PROBLEM STATEMENT:
Look through the material below and count the lines with the string "joints". Report only the count.

DATA SECTION:

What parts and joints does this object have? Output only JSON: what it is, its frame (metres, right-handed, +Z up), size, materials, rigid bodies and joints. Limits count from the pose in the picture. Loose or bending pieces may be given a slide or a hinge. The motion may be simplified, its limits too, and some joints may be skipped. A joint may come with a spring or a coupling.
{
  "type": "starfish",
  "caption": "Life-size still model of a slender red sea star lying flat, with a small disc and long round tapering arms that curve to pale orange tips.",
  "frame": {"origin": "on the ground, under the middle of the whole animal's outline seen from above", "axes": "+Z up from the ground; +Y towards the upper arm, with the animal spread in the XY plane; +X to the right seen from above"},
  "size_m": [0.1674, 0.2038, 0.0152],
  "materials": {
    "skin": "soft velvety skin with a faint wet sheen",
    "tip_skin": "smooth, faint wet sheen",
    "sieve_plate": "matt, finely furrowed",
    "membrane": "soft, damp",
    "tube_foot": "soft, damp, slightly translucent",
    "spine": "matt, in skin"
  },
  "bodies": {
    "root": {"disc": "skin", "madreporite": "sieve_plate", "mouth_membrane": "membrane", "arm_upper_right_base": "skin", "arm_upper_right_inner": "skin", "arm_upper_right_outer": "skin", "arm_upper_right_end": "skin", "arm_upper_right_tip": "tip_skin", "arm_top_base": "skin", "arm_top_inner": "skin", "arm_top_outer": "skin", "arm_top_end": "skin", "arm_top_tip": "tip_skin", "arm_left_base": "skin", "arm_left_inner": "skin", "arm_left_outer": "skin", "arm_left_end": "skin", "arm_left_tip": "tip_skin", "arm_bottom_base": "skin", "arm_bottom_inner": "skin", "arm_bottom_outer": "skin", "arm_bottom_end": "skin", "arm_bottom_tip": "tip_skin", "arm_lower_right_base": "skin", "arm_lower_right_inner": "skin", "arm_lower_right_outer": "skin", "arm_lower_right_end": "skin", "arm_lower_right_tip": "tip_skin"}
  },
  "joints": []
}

CORRECT RESULT:
2